Aromat bezapelacyjnie koresponduje z tytułowym „Soft” – niepodzielnei dominują tu owoce takie jak kwaśne wiśnie, jeżyny, maliny, ale także suszone morele oraz śliwki. Dopiero na dalszym planie usadowiło się gorzkie kakao, ciut ziołowości oraz delikatny alkohol (przyznaję się, startowałem dość zimno bo z ok 10°C).
W smaku jest już nieco agresywniej, głównie za sprawą wyraźnie kwaskowej oraz minimalnie popiołowej paloności. Także procenty obojętności dają się wyraźnie we znaki – o dziwo w przyjemnie rozgrzewający sposób.
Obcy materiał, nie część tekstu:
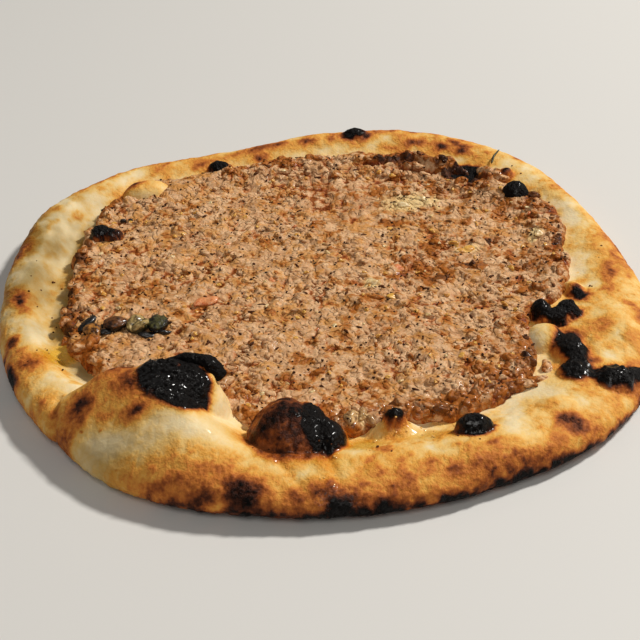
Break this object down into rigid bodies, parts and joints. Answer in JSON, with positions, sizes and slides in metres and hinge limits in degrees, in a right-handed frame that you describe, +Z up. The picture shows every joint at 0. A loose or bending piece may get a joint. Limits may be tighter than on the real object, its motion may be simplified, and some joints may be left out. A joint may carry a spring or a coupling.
{
  "type": "meat manakish",
  "caption": "Round hand-stretched flatbread with a puffed, blistered rim, spread to the rim with a layer of seasoned minced meat and a few grilled vegetable pieces.",
  "frame": {"origin": "centre of the bread's box, on the flat surface that the bread lies on", "axes": "+Z up through the thickness, +X to the right and +Y to the back as the bread is served"},
  "size_m": [0.2538, 0.25, 0.0299],
  "materials": {
    "crust": "baked dough, pale cream to golden and orange-brown, with dark toasted patches and black blisters",
    "meat": "cooked minced meat, pinkish tan with browned crumbs and dark pepper specks, slightly moist",
    "grilled_vegetable": "grilled vegetable, olive brown to black, oily",
    "char": "charred crust, black and partly glossy",
    "pepper": "ground black pepper",
    "fat": "cooked onion and fat, pale and slightly clear",
    "oil": "clear golden cooking oil, wet",
    "herb": "dried herb"
  },
  "bodies": {
    "root": {"bread": "crust", "meat_topping": "meat", "pepper_corner": "grilled_vegetable", "pepper_oval": "grilled_vegetable", "pepper_strip": "grilled_vegetable", "pepper_end": "grilled_vegetable"}
  },
  "joints": []
}
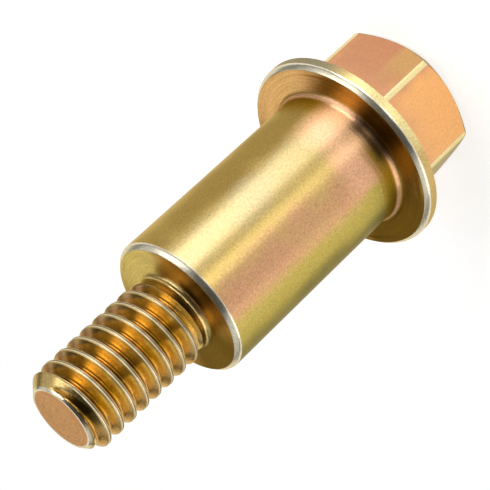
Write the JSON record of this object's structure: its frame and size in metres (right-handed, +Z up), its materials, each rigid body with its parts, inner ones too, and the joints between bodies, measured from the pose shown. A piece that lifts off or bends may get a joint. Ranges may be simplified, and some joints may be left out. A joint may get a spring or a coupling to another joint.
{
  "type": "shoulder bolt",
  "caption": "Shoulder bolt with a flanged hex head, a plain cylindrical shoulder and a smaller right-hand thread, in yellow zinc plated steel.",
  "frame": {"origin": "centre of the top of the head, which the bolt stands on", "axes": "+Z up along the bolt's axis, from the head to the thread; two of the hex's flats face +X and -X, and two of its corners +Y and -Y"},
  "size_m": [0.0184, 0.0184, 0.0429],
  "materials": {
    "yellow_zinc_steel": "satin yellow chromate over zinc, iridescent from gold to pink and olive"
  },
  "bodies": {
    "root": {"shoulder_bolt": "yellow_zinc_steel"}
  },
  "joints": []
}
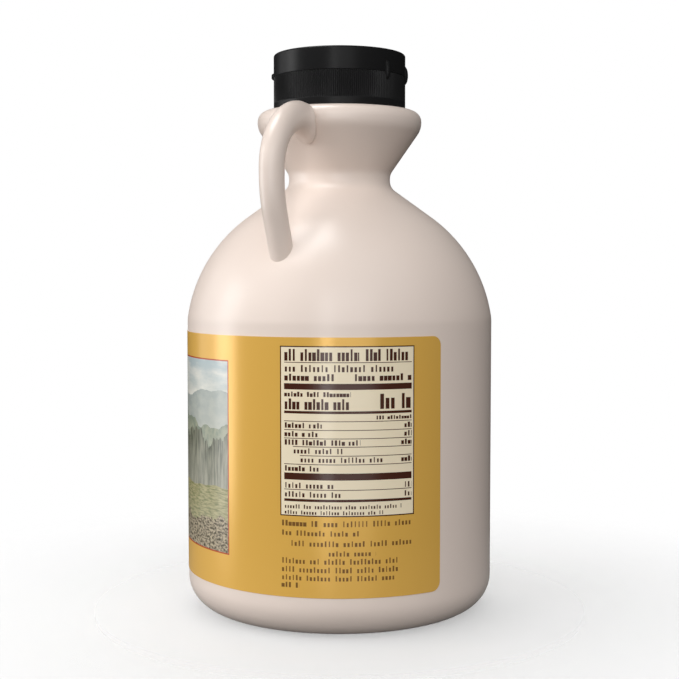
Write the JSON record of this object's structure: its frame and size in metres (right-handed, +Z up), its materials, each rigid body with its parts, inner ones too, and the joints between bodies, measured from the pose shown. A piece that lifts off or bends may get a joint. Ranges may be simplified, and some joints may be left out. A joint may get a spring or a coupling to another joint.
{
  "type": "maple syrup jug",
  "caption": "Round opaque plastic syrup jug with a domed shoulder, flared collar, small ring handle, black ribbed flip-top closure and a wrap-round label, full and shut.",
  "frame": {"origin": "centre of the base, on the surface that the jug stands on", "axes": "+Z up along the jug's axis, -Y out of the front of the label, +X towards the handle, +Y towards the closure's hinge"},
  "size_m": [0.1033, 0.1026, 0.1842],
  "materials": {
    "jug_plastic": "beige blow-moulded plastic with a soft satin sheen",
    "closure_plastic": "black moulded plastic, satin",
    "label_film": "printed film label, gold field with a cream panel, satin"
  },
  "bodies": {
    "root": {"jug": "jug_plastic", "closure_skirt": "closure_plastic", "closure_lid": "closure_plastic", "label": "label_film"}
  },
  "joints": []
}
Wysycenie doskonale niskie, zaś aftertaste zachęcający do wzięcia kolejnego łyku.
Soft DK to niesamowicie lekki w smaku i bardzo pijalny Imperial Stout. Dobra alternatywa dla ciężkich, mocno wyklejających usta i atakujących kubki smakowe swą mocą RISów. Do tego jak to zazwyczaj w przypadku Evil Twina całkiem przystępna cena. W sam raz jako towarzystwo do dobrego filmu w zimowy wieczór.